A New Diabetes Treatment?

As with many other chronic conditions, medical researchers have yet to identify a cure for diabetes. In present times, those living with this disease often take insulin to manage their recurring symptoms. But suppose a new approach for curbing the effects of diabetes could be in the making?

The Power of Protein

According to researchers from Weill Cornell Medicine and NewYork-Presbyterian Hospital, a protein called adipsin could lead to a new type of diabetes treatment. This protein is produced in body fat, and acts as a sort of shield for pancreatic beta cells, which are tasked with releasing insulin into the body’s bloodstream. 

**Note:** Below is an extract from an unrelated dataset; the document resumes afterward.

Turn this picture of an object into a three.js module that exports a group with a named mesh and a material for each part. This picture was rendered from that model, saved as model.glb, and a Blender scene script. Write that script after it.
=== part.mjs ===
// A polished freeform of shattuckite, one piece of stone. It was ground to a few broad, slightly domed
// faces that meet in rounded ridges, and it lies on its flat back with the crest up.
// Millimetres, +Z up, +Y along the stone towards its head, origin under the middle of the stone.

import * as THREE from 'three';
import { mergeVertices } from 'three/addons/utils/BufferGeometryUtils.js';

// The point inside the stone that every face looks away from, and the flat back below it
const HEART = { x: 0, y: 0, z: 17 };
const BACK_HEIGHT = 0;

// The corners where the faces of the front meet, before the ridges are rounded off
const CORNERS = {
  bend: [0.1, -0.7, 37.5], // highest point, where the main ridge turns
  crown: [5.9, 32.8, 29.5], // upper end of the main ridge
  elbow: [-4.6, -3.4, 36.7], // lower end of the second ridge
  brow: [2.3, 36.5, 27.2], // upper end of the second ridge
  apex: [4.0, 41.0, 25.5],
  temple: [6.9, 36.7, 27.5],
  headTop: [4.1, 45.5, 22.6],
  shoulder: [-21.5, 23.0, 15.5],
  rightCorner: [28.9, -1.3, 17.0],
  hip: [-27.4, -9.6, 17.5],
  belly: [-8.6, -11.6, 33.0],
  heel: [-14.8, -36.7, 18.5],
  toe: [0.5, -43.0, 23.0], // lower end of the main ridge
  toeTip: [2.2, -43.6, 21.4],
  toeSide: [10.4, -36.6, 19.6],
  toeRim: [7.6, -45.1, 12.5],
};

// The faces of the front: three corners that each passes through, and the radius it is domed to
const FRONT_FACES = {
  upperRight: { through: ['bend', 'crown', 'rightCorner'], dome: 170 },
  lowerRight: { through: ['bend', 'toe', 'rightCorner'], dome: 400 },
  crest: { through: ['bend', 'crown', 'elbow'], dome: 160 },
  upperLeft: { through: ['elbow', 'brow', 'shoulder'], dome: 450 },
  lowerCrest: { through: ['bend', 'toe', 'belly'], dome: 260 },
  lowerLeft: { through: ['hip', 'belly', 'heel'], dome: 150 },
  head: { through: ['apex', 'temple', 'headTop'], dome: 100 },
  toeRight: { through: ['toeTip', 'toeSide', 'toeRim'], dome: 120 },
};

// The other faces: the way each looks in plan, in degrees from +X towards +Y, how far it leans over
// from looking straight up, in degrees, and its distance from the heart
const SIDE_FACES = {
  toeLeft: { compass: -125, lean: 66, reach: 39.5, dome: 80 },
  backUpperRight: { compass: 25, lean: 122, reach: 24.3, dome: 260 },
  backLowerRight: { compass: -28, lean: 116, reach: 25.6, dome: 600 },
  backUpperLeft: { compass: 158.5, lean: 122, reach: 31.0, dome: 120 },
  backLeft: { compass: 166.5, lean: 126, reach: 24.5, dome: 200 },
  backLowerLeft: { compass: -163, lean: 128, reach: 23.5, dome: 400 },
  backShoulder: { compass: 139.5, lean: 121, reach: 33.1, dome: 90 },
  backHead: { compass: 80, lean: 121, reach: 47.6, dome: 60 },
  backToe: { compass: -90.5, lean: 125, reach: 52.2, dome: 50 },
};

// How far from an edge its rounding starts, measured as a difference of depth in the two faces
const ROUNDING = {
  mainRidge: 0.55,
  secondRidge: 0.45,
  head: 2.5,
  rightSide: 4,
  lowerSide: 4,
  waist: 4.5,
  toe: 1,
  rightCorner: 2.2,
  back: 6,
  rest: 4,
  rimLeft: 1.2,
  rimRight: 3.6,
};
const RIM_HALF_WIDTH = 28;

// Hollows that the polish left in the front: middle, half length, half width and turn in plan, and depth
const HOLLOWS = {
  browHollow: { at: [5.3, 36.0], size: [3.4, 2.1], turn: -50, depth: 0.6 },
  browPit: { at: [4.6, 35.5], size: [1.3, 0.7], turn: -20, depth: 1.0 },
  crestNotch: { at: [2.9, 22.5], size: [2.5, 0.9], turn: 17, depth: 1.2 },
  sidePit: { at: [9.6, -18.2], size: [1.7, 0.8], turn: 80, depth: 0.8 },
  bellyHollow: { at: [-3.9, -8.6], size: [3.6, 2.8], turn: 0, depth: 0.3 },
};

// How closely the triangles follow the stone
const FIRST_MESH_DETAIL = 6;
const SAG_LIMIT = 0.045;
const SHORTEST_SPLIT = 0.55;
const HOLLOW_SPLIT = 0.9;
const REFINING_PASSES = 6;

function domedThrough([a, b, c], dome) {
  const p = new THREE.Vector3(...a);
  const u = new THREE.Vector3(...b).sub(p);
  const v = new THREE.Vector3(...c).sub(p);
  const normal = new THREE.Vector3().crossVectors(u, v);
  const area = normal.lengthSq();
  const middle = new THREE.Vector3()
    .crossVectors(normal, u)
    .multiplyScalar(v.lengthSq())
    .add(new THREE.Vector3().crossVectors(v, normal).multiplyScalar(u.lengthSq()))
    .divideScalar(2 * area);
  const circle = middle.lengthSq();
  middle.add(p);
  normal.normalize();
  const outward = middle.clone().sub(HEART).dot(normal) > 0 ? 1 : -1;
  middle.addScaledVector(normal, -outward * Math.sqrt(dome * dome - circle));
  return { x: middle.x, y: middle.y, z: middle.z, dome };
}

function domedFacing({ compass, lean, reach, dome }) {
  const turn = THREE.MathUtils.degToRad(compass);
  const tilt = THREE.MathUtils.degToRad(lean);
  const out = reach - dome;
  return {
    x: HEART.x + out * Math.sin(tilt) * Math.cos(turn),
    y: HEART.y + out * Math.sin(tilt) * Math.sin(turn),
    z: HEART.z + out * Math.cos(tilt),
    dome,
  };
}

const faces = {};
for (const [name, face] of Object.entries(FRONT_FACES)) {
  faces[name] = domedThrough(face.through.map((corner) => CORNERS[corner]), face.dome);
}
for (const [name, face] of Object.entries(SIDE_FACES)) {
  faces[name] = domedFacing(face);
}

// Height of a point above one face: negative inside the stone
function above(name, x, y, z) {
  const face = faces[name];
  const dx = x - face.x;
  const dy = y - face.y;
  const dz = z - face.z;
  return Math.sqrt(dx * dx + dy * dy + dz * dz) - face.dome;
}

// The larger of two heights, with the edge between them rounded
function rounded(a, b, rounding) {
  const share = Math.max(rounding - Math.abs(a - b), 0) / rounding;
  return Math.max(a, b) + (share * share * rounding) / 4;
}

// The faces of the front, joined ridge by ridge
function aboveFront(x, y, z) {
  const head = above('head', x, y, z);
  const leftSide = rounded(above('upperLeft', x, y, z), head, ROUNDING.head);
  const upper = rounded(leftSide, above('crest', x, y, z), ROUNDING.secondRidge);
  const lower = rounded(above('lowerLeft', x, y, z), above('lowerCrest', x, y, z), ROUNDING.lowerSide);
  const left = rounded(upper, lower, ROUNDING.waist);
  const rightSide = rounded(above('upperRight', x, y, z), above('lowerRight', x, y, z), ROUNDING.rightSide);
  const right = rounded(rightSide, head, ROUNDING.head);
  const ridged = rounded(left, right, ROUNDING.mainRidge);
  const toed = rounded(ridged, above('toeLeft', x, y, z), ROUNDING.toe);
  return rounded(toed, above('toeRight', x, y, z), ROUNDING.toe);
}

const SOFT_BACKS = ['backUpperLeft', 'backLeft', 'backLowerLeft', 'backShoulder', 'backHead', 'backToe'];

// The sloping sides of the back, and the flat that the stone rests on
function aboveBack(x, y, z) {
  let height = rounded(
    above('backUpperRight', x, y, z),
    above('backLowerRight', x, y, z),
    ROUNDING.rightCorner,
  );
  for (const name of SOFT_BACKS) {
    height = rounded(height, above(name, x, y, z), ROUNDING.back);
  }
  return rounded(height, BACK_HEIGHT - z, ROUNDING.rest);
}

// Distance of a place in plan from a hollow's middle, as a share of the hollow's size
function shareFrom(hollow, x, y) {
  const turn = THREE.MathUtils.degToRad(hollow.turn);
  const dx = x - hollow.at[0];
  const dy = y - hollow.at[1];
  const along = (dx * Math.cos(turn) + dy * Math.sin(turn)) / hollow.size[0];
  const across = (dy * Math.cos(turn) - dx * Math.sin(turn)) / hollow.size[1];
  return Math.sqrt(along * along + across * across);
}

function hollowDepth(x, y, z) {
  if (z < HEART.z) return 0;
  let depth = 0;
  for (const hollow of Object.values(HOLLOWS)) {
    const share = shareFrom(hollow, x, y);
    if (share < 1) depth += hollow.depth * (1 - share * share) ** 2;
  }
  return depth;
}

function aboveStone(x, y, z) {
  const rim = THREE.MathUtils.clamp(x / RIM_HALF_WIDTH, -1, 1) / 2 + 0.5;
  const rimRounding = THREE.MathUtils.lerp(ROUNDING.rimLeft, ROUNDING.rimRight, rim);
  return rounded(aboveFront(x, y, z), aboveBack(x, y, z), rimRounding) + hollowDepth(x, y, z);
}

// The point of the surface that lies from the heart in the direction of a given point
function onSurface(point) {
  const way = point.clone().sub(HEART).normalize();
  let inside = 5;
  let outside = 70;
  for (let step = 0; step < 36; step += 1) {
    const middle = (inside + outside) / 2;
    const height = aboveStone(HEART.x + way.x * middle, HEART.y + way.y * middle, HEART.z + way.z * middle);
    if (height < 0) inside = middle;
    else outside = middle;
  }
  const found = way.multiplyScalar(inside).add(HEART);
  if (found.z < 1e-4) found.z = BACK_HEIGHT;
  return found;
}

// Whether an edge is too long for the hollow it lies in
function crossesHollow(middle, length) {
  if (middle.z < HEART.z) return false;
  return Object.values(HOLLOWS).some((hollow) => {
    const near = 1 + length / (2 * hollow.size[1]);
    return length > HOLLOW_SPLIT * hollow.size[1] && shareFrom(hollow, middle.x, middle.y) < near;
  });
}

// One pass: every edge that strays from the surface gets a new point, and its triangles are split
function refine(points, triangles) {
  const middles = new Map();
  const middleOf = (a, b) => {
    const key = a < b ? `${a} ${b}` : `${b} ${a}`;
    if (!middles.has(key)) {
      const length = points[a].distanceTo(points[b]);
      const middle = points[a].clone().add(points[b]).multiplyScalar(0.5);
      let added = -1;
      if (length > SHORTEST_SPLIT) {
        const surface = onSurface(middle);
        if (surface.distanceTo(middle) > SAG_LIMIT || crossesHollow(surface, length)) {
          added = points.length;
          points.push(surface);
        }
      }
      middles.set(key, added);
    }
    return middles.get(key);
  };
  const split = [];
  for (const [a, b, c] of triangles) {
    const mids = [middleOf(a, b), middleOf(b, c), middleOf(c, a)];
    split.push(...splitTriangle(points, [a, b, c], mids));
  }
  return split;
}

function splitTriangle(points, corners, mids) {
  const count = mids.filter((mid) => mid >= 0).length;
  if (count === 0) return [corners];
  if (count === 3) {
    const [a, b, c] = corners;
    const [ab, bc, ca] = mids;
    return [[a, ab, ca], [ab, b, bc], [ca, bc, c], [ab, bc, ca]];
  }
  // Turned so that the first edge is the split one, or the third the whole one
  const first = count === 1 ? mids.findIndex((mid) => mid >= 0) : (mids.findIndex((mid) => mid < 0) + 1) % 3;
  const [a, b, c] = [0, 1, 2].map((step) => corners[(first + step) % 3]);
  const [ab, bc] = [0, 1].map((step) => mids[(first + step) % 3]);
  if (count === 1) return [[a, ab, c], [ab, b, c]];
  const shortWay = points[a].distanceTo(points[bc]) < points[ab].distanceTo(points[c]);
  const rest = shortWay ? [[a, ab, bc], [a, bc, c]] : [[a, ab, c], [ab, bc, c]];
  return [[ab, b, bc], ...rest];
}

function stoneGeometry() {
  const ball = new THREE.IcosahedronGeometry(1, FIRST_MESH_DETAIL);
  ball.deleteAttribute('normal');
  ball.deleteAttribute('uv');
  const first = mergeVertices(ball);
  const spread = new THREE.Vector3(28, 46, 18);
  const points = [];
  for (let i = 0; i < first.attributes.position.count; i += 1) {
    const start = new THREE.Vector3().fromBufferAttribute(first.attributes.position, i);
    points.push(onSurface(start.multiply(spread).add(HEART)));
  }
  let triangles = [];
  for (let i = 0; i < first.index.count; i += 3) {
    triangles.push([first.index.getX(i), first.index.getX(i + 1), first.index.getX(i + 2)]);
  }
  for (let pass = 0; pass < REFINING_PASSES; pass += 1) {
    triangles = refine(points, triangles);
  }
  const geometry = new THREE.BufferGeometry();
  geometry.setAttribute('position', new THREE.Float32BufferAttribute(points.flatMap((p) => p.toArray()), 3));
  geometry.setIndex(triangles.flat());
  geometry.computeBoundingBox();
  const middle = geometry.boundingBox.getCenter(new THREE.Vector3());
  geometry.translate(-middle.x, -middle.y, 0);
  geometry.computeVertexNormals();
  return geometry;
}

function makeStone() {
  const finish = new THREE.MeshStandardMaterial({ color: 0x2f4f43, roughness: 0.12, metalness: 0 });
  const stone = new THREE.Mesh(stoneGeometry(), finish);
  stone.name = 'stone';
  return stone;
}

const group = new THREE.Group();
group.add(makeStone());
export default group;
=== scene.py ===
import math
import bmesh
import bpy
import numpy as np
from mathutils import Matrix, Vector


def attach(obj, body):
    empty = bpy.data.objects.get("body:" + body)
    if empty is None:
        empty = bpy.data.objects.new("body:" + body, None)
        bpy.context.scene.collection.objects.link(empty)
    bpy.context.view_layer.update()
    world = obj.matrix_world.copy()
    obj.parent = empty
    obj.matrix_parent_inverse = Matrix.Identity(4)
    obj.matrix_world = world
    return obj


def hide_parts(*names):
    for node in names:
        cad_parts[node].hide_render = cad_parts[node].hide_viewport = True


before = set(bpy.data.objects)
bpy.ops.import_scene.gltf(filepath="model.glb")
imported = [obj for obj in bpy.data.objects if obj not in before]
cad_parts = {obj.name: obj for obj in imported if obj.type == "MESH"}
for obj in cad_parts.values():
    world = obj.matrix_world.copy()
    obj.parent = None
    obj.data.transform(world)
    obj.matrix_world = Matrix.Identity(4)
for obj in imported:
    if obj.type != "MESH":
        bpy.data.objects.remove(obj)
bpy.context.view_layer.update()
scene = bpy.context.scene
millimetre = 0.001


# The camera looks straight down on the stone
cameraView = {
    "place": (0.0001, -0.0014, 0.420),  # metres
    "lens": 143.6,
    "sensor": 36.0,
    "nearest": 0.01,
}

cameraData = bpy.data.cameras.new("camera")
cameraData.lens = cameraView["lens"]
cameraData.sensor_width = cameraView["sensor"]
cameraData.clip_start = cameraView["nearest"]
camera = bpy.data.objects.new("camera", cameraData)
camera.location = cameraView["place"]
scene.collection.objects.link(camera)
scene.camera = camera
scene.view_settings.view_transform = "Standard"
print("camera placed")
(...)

Typically, the onset of type 2 diabetes throws a monkey wrench into the inner workings of these cells, causing them to eventually shut down completely. The overwhelming majority of the 30 million diabetics in the United States (95%) have the type 2 form of this disease.

Of Mice and Men

Prior to the study, the researchers knew that adipsin acted as a sort of stimulant for beta cells, prompting them to pump out insulin. Given this fact, the team sought to use it as a sort of experimental treatment, choosing a group of laboratory mice as their test subjects. The result? The rodents benefited significantly from the adipsin, exhibiting lower blood sugar readings as their insulin levels recovered. Moreover, their pancreatic beta cells proved to be more resistant to damage. 

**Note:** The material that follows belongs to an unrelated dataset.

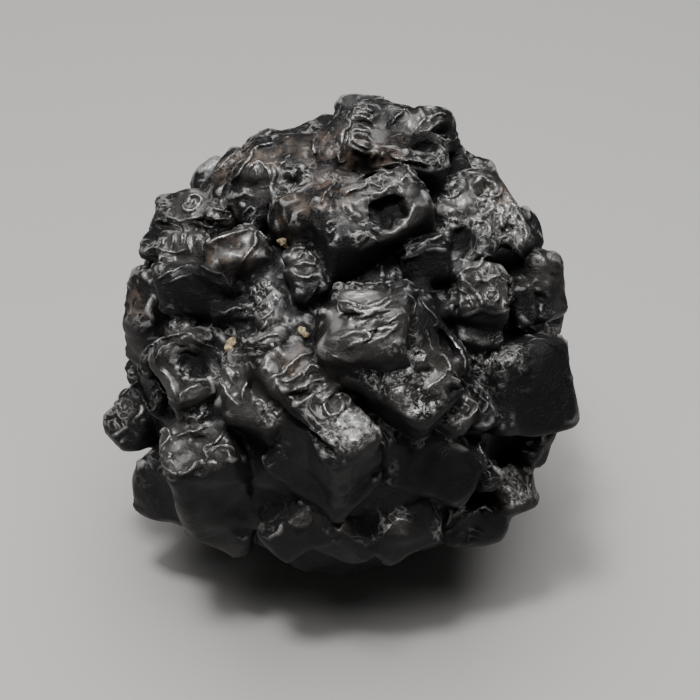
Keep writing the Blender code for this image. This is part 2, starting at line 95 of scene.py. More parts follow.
# How much the surface stands out from its surroundings where it counts as a crest
CREST_BLUR_PASSES = 6
CREST_HEIGHT = 0.18

# The stone's colours, as linear light
BARE_CRUST = (0.010, 0.009, 0.009)
# painted sheen: a lighter grey for facets that a lamp would light
PAINTED_SATIN_SHEEN = (0.036, 0.033, 0.030)
BROWN_TINT = (0.070, 0.052, 0.041)
# painted highlight: a bright colour for lines, crests, curls and grains that face up
OXIDE_SHINE_AND_HIGHLIGHT = (0.52, 0.515, 0.5)
# painted shade: a near-black colour for pits, hollows and sheltered faces
PAINTED_SHADE_BLACK = (0.005, 0.0045, 0.0045)
SEDIMENT_DARK = (0.16, 0.12, 0.07)
SEDIMENT_PALE = (0.42, 0.34, 0.21)
FLOOR_GREY = (0.42, 0.41, 0.4)

# The stone's gloss. Two values are those of the smooth and the speckled crust.
CRUST_ROUGHNESS = (0.4, 0.52)
POLISHED_ROUGHNESS = 0.24
SUNK_ROUGHNESS = 0.6
DULL_ROUGHNESS = 0.65
LUSTRE = 0.9
CRUST_SHEEN = (0.05, 0.2)
SATIN_SHEEN = 0.55
SUNK_SHEEN = 0.05

# The studio, in metres and watts
FLOOR_ACROSS = 4.0
SURROUND_LIGHT = 0.05
Softbox = namedtuple("Softbox", "name place size power")
SOFTBOXES = (
    Softbox("ceiling", (0.0, 0.02, 0.5), (0.5, 0.7), 4.0),
    Softbox("key", (-0.06, -0.12, 0.42), (0.07, 0.07), 1.3),
)

# Where the surface is crumbly rather than smooth, centred under a spot and this wide. The crumbly places also
# get painted glints in their colour.
Patch = namedtuple("Patch", "name spot across")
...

Encouraged by this result, the study authors then turned their focus toward humans, or at least human cells. And as with the mice, these cells had a noticeable reaction to adipsin protein, responding by activating a specific molecule known as C3a. Not only did the human cells’ functionality and defenses improve, but the presence of C3a also attacked harmful enzymes called Dups26. The team noted that, in both human cells and in mice, curtailing the activity of Dups26 had a positive effect on beta cells. 

Senior study author Dr. Nicolás Gómez-Banoy was fairly optimistic in light of his team’s work, expressing hope “that both adipsin or DUSP26-directed therapies may prevent type 2 diabetes patients from developing beta cell failure and from requiring insulin injections for their treatment.” However, such a breakthrough will require additional research.